▸ **Written instruction**
Set down exactly, please, each line from the one containing "with BuildPart() as" through the one containing "bpy.data.objects.remove(obj)", both lines included, and no other line.

▸ **Source excerpt**
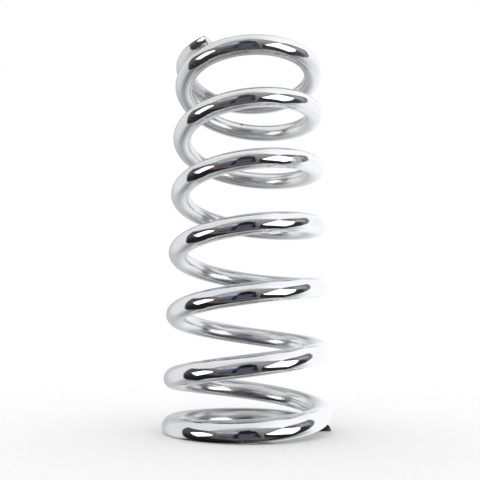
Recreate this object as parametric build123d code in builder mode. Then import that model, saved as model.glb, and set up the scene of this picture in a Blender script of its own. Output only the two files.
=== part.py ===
"""Coilover spring: one round wire wound into an open coil with closed, ground ends.

The spring stands on its lower ground face. Z runs up the coil axis, the origin is the
middle of the lower ground face, and the lower wire tip lies on the +X side.
"""

import os
from math import cos, pi, sin

from build123d import *

# Main sizes, in millimetres
inside_diameter = 65.0
wire_diameter = 10.0
free_length = 200.0

# Winding, counted in turns from the lower wire tip, right-handed
total_turns = 7.657
tip_turns = 0.25
lower_closed_turns = 0.2
lead_out_turns = 0.67
easing_turns = 1.35
closing_turns = 0.565
upper_closed_turns = 0.68

# Pitch in millimetres per turn where it is set by the winding tool
lower_closed_pitch = 2.0
lead_out_pitch = 29.9
upper_closed_pitch = 7.0

# Ends, in millimetres
grind_depth = 2.87
upper_tip_thickness = 3.4
tip_gap = 0.3

# The wire's surface runs through round sections, in short spans that share their end sections
spans_per_turn = 4
sections_per_span = 4

wire_radius = wire_diameter / 2
coil_radius = (inside_diameter + wire_diameter) / 2
seat_height = wire_radius - grind_depth
tip_spacing = wire_diameter + tip_gap
upper_tip_height = free_length + wire_radius - upper_tip_thickness


def winding(open_pitch: float, last_pitch: float) -> list[tuple[float, float]]:
    """The pitch at each station of the winding, straight in between.

    Args:
        open_pitch: Pitch of the open turns.
        last_pitch: Pitch at the upper wire tip.

    Returns:
        Pairs of turns from the lower tip and pitch there.
    """
    lower_closed_end = tip_turns + lower_closed_turns
    lead_out_end = lower_closed_end + lead_out_turns
    upper_closed_start = total_turns - upper_closed_turns
    return [
        (tip_turns, 0.0),
        (lower_closed_end, lower_closed_pitch),
        (lead_out_end, lead_out_pitch),
        (lead_out_end + easing_turns, open_pitch),
        (upper_closed_start - closing_turns, open_pitch),
        (upper_closed_start, upper_closed_pitch),
        (total_turns, last_pitch),
    ]


def rise(turn: float, stations: list[tuple[float, float]]) -> float:
    """Height that the wire gains from the end of the lower tip up to a given turn.

    Args:
        turn: Turns from the lower tip.
        stations: The winding's pitch stations.

    Returns:
        The height gained, the area under the pitch line.
    """
    gained = 0.0
    for (start, low), (end, high) in zip(stations, stations[1:]):
        run = min(max(turn - start, 0.0), end - start)
        pitch_there = low + (high - low) * run / (end - start)
        gained += run * (low + pitch_there) / 2
    return gained


# The open pitch brings the turn under the upper tip to its place below the tip
below_tip = total_turns - 1
closed_share = rise(below_tip, winding(0.0, 0.0))
open_share = rise(below_tip, winding(1.0, 0.0)) - closed_share
open_pitch = (upper_tip_height - tip_spacing - seat_height - closed_share) / open_share

# The last closed stretch climbs from its start to the upper tip
climbed = rise(total_turns - upper_closed_turns, winding(open_pitch, 0.0))
last_climb = upper_tip_height - seat_height - climbed
last_pitch = 2 * last_climb / upper_closed_turns - upper_closed_pitch
stations = winding(open_pitch, last_pitch)

# The lower tip dips to lie just under the turn above it
tip_dip = tip_spacing - rise(1.0, stations)


def wire_height(turn: float) -> float:
    """Height of the wire's centreline above the lower ground face.

    Args:
        turn: Turns from the lower tip.

    Returns:
        The height in millimetres.
    """
    tip_share = max(1 - turn / tip_turns, 0.0)
    return seat_height + rise(turn, stations) - tip_dip * tip_share**2


def wire_point(turn: float) -> Vector:
    """Point of the wire's centreline.

    Args:
        turn: Turns from the lower tip.

    Returns:
        The point in the part's frame.
    """
    angle = 2 * pi * turn
    return Vector(coil_radius * cos(angle), coil_radius * sin(angle), wire_height(turn))


def wire_direction(turn: float) -> Vector:
    """Direction of the wire's centreline, towards the upper tip.

    Args:
        turn: Turns from the lower tip.

    Returns:
        A unit vector.
    """
    small = 0.0001
    return (wire_point(turn + small) - wire_point(turn - small)).normalized()


def wire_section(turn: float) -> Plane:
    """Plane square to the wire, its x axis pointing away from the coil axis.

    Args:
        turn: Turns from the lower tip.

    Returns:
        The plane of the wire's round section.
    """
    point = wire_point(turn)
    direction = wire_direction(turn)
    outward = Vector(point.X, point.Y, 0.0).normalized()
    return Plane(origin=point, x_dir=outward - direction * outward.dot(direction), z_dir=direction)


# The spring is one wire through its sections, ground flat at both ends
os.makedirs("parts", exist_ok=True)
span_count = round(total_turns * spans_per_turn)
section_turns = total_turns / span_count / sections_per_span

with BuildPart() as coil_spring:
    for span in range(span_count):
        first = span * sections_per_span
        planes = [wire_section(section_turns * (first + step)) for step in range(sections_per_span + 1)]
        with BuildSketch(*planes):
            Circle(wire_radius)
        loft()
    split(bisect_by=Plane.XY, keep=Keep.TOP)
    split(bisect_by=Plane.XY.offset(free_length), keep=Keep.BOTTOM)

coil_spring.part.label = "coil_spring"
export_step(coil_spring.part, "parts/coil_spring.step")
print(f"open pitch {open_pitch:.2f} mm, last pitch {last_pitch:.2f} mm, tip dip {tip_dip:.2f} mm")
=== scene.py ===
"""Chrome-plated coilover spring, standing on its lower ground end in a plain pale studio.

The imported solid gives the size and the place. The wire is modelled again here with a finer
surface, dressed in bright chrome, and stands for the solid.
"""

import logging
import math
from dataclasses import dataclass, field
from enum import Enum
from typing import Callable

import bmesh
import bpy
from mathutils import Matrix, Vector

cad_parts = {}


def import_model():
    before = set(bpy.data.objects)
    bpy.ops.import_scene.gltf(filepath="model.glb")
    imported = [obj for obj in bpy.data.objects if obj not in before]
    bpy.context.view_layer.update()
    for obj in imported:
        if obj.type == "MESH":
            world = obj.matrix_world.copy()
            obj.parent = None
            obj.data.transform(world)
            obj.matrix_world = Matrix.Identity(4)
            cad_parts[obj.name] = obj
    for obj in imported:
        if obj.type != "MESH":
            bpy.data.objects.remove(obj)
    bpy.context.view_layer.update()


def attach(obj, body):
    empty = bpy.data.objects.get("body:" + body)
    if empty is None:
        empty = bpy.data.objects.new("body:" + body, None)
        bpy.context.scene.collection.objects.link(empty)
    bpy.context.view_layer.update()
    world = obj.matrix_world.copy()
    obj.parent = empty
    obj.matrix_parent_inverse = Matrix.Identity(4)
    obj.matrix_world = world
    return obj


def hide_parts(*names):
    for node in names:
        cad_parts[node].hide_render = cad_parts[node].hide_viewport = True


logging.basicConfig(level=logging.INFO, format="%(message)s")
LOG = logging.getLogger("coilover_spring")

MILLIMETRE = 0.001
Colour = tuple[float, float, float]
Point = tuple[float, float, float]
Station = tuple[float, float]
Span = tuple[float, float]
# Start and end of a smooth step, then its low and high where they aren't 0 and 1
Ramp = tuple[float, ...]
# Scale and detail of a noise
Waves = tuple[float, float]
WIRE_ATTRIBUTES = ("turn", "outward", "upward")


def grey(level: float) -> Colour:
    """A neutral colour."""
    return (level, level, level)


class End(Enum):
    """The two ends of the wire."""

    LOWER = "lower"
    UPPER = "upper"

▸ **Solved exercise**
with BuildPart() as coil_spring:
    for span in range(span_count):
        first = span * sections_per_span
        planes = [wire_section(section_turns * (first + step)) for step in range(sections_per_span + 1)]
        with BuildSketch(*planes):
            Circle(wire_radius)
        loft()
    split(bisect_by=Plane.XY, keep=Keep.TOP)
    split(bisect_by=Plane.XY.offset(free_length), keep=Keep.BOTTOM)

coil_spring.part.label = "coil_spring"
export_step(coil_spring.part, "parts/coil_spring.step")
print(f"open pitch {open_pitch:.2f} mm, last pitch {last_pitch:.2f} mm, tip dip {tip_dip:.2f} mm")
=== scene.py ===
"""Chrome-plated coilover spring, standing on its lower ground end in a plain pale studio.

The imported solid gives the size and the place. The wire is modelled again here with a finer
surface, dressed in bright chrome, and stands for the solid.
"""

import logging
import math
from dataclasses import dataclass, field
from enum import Enum
from typing import Callable

import bmesh
import bpy
from mathutils import Matrix, Vector

cad_parts = {}


def import_model():
    before = set(bpy.data.objects)
    bpy.ops.import_scene.gltf(filepath="model.glb")
    imported = [obj for obj in bpy.data.objects if obj not in before]
    bpy.context.view_layer.update()
    for obj in imported:
        if obj.type == "MESH":
            world = obj.matrix_world.copy()
            obj.parent = None
            obj.data.transform(world)
            obj.matrix_world = Matrix.Identity(4)
            cad_parts[obj.name] = obj
    for obj in imported:
        if obj.type != "MESH":
            bpy.data.objects.remove(obj)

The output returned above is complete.